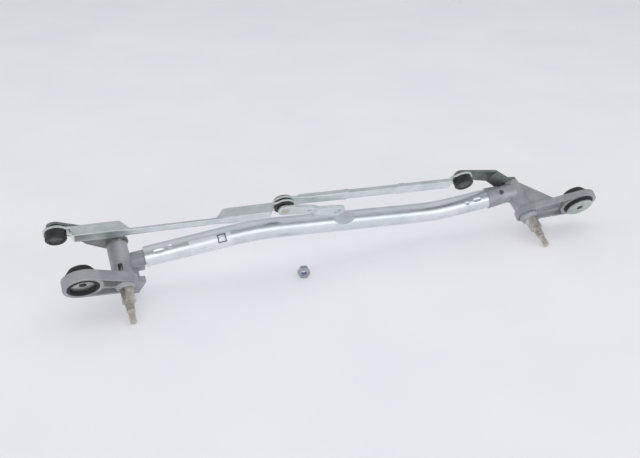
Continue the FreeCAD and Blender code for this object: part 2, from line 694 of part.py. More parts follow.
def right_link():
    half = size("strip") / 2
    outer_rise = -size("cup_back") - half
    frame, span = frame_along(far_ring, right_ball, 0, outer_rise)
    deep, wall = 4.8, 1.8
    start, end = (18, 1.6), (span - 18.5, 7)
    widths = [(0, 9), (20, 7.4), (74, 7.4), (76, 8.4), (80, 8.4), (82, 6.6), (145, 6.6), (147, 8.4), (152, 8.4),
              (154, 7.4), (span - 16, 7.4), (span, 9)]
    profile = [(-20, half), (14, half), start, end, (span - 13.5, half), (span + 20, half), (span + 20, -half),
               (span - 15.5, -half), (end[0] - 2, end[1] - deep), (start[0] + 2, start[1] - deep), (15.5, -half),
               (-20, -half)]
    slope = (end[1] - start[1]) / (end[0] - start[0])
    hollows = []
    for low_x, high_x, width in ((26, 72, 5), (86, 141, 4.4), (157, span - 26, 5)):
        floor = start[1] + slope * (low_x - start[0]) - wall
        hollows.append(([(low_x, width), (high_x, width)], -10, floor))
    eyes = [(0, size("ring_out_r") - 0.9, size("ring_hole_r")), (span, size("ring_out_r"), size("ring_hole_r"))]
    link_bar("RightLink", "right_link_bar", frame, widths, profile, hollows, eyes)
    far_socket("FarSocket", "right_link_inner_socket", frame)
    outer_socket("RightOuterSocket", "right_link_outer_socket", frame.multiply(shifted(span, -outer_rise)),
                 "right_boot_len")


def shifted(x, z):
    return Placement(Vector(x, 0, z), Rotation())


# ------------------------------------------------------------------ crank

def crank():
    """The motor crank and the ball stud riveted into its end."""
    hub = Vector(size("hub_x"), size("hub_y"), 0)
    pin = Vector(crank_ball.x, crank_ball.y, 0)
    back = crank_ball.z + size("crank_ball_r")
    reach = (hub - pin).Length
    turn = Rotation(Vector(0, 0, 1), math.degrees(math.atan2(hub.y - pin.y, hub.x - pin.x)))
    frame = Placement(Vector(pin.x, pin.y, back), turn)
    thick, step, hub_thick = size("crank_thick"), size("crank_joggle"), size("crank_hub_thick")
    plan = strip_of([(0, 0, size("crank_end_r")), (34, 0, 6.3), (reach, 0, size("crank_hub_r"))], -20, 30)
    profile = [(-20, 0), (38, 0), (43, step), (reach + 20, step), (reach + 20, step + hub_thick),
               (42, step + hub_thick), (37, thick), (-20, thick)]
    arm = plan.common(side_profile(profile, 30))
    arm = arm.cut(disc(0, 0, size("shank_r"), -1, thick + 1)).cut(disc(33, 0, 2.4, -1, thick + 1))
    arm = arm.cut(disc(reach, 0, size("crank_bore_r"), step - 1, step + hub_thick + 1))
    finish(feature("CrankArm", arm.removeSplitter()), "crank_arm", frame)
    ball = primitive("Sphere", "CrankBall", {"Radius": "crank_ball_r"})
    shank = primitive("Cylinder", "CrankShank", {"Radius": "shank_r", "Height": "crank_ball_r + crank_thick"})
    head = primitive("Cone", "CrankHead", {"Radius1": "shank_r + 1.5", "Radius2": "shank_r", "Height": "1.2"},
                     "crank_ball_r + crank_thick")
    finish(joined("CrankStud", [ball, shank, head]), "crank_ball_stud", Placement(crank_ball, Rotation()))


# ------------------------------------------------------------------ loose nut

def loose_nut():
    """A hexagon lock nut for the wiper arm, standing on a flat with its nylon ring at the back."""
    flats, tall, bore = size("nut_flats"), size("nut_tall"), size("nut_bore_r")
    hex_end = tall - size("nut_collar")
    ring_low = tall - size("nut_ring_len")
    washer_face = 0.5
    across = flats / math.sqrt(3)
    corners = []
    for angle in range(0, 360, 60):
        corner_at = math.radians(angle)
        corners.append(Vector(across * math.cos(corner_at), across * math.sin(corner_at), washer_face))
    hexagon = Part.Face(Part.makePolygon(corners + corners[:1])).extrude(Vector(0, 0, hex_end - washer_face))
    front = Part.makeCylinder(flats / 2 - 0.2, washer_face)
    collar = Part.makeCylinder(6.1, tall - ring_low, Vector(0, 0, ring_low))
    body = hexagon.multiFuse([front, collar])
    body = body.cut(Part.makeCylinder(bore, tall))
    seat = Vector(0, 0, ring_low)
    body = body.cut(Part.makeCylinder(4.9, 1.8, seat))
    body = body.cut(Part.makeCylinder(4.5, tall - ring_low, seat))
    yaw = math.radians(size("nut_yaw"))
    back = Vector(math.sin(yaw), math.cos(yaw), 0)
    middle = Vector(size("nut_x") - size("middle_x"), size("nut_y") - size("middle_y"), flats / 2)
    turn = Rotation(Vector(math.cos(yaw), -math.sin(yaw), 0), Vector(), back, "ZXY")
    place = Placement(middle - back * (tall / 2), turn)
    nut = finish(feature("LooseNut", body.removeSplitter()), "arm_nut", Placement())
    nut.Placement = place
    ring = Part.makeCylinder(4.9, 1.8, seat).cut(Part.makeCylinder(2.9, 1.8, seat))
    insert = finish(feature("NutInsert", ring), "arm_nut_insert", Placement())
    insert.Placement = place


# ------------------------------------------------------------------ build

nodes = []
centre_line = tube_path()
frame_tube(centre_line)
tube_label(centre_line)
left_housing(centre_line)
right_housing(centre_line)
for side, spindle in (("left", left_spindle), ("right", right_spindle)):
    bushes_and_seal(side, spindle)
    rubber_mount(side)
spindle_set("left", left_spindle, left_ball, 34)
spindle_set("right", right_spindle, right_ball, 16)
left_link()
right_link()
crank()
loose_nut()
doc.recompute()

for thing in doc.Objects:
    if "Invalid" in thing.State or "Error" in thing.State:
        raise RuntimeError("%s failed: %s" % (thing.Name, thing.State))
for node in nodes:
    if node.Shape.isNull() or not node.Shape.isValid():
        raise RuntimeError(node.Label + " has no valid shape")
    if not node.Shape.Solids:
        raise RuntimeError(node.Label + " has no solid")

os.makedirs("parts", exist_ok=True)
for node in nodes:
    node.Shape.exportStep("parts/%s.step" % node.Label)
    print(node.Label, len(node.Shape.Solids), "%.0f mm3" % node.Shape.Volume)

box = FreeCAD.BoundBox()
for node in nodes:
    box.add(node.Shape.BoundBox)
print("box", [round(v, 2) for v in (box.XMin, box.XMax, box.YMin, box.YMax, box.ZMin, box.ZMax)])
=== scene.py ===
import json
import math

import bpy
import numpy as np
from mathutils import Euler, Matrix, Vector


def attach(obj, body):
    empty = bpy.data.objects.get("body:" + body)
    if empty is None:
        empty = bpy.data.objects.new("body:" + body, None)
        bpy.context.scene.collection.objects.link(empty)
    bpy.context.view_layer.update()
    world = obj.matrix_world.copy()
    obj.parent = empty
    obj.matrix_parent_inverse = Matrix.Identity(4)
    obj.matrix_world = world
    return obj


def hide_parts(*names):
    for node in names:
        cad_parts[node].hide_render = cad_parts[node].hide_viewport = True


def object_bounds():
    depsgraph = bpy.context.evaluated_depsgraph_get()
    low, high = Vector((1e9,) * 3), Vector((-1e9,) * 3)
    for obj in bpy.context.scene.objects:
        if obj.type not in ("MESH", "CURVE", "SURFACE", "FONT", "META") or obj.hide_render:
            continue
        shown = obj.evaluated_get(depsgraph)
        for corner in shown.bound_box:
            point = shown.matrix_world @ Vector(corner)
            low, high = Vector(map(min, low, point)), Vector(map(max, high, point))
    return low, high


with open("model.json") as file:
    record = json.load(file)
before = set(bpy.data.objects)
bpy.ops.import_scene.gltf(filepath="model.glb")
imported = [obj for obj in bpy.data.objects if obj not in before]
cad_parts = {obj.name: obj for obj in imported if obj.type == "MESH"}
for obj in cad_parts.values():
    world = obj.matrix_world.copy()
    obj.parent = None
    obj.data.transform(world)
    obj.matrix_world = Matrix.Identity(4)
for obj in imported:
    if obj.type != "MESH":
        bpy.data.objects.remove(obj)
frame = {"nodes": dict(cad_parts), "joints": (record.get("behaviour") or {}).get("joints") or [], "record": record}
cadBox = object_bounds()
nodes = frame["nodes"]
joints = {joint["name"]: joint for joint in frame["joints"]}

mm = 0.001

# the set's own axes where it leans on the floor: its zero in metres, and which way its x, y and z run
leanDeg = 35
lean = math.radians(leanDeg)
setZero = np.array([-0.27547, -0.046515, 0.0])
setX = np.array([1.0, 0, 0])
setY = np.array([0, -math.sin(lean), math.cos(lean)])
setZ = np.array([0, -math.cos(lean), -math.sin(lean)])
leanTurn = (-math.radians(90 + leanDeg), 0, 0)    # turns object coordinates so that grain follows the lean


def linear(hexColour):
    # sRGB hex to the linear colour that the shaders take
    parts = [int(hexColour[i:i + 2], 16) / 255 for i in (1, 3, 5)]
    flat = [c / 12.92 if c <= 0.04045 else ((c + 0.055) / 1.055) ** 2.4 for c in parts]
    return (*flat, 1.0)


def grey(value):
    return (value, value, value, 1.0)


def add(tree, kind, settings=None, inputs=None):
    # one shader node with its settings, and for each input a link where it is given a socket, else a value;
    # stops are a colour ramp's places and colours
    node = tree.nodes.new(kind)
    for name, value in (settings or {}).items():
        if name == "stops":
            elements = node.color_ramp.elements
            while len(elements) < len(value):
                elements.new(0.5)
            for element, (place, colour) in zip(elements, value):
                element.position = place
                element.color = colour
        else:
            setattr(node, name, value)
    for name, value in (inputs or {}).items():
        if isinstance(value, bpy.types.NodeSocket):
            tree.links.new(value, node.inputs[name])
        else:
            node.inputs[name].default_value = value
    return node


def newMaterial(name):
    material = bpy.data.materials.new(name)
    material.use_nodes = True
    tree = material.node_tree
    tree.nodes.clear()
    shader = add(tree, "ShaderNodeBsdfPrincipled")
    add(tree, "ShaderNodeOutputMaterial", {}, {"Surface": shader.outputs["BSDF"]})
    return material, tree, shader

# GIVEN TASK
Take every line that includes the string "None" and copy it.

# ANSWER TO THE TASK
    if empty is None:
        empty = bpy.data.objects.new("body:" + body, None)
    obj.parent = None
def add(tree, kind, settings=None, inputs=None):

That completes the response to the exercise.